From the Scikit-Learn documentation: “The best value is 1 and the worst value is -1. Values near 0 indicate overlapping clusters.”

# Check type of a single value of the resulting cluster labels
print(type(clusters.labels_[0]))

<class 'numpy.int32'>

# Convert to float so that we can bring back the NaN values
# to mask the resulting image
cluster_labels = clusters.labels_.astype(np.float64)

# Restore mask
cluster_labels[idx_nan] = np.nan
print(cluster_labels.shape)

(324714,)

# Reshape cluster labels so that they match the shape of the original maps.
cluster_labels = np.reshape(cluster_labels, sand.data.shape)
print(cluster_labels.shape) # Check that we changed the shape of the array

(1, 362, 897)

# Add extra dimension
#cluster_labels = np.expand_dims(cluster_labels, axis=0) 
agro_regions = xr.DataArray(cluster_labels, coords=sand.coords, dims=sand.dims)

# Plot map (use the x and y coordinates from another layer since the cluster labels don't have coordinates)
plt.figure(figsize=(6,3))
agro_regions.plot(cmap='Set3', add_colorbar=False)
plt.title('Kansas Agro-regions')
plt.xlabel('Longitude')
plt.ylabel('Latitude')
plt.show()

Create summary of properties for each regions

Now that we have divided the state in regions of more homogeneous conditions, let’s generate a summary table with the median values of each property for each zone.

# Find a way to get unique labels in the map
labels = np.unique(cluster_labels[~np.isnan(cluster_labels)])
print(labels)

[0. 1. 3.]

A missing label is likely due to the placeholder for NaN values.

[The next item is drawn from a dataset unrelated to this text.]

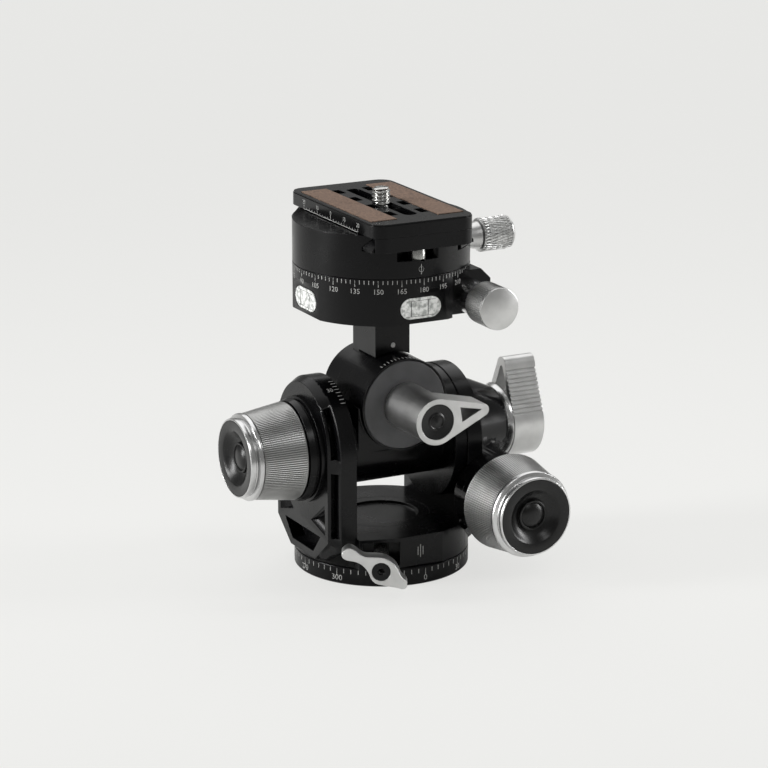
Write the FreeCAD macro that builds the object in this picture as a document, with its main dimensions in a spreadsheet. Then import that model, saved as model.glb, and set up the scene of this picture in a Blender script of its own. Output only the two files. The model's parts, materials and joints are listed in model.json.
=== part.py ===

This label was removed when we brought the NaN values back to the image.

# Iterate over each label and print the median values for each layer
for label in labels:
    
    # Create boolean array for current cluster label
    idx = cluster_labels == label
    
    # Create separate strings to keep lines shorter
    txt_gdd = f"GDD:{round(np.median(gdd.data[idx]))} °C-day per year"
    txt_precip = f"PRECIP:{round(np.median(precip.data[idx]))} mm"
    txt_sand = f"SAND:{round(np.median(sand.data[idx]))} %"
    
    # Print all the strings together
    print(f"Cluster {label} =>  {txt_gdd}, {txt_precip}, {txt_sand}")

Cluster 0.0 =>  GDD:4705 °C-day per year, PRECIP:944 mm, SAND:16 %
Cluster 1.0 =>  GDD:4358 °C-day per year, PRECIP:560 mm, SAND:27 %
Cluster 3.0 =>  GDD:4830 °C-day per year, PRECIP:656 mm, SAND:46 %

Practice

Combine the inputs array X with the cluster labels and create a Pandas Dataframe to easily compute descriptive statistics using the groupby() method.
Partition the state of Kansas using a different number of regions. What type of regions can be detected by using a higher number of clusters? What happens if you only divide the state into 3 regions?
Which of the three variables would dominated the clustering process if the input variables are not normalized?
Can you run a similar analysis for your own state?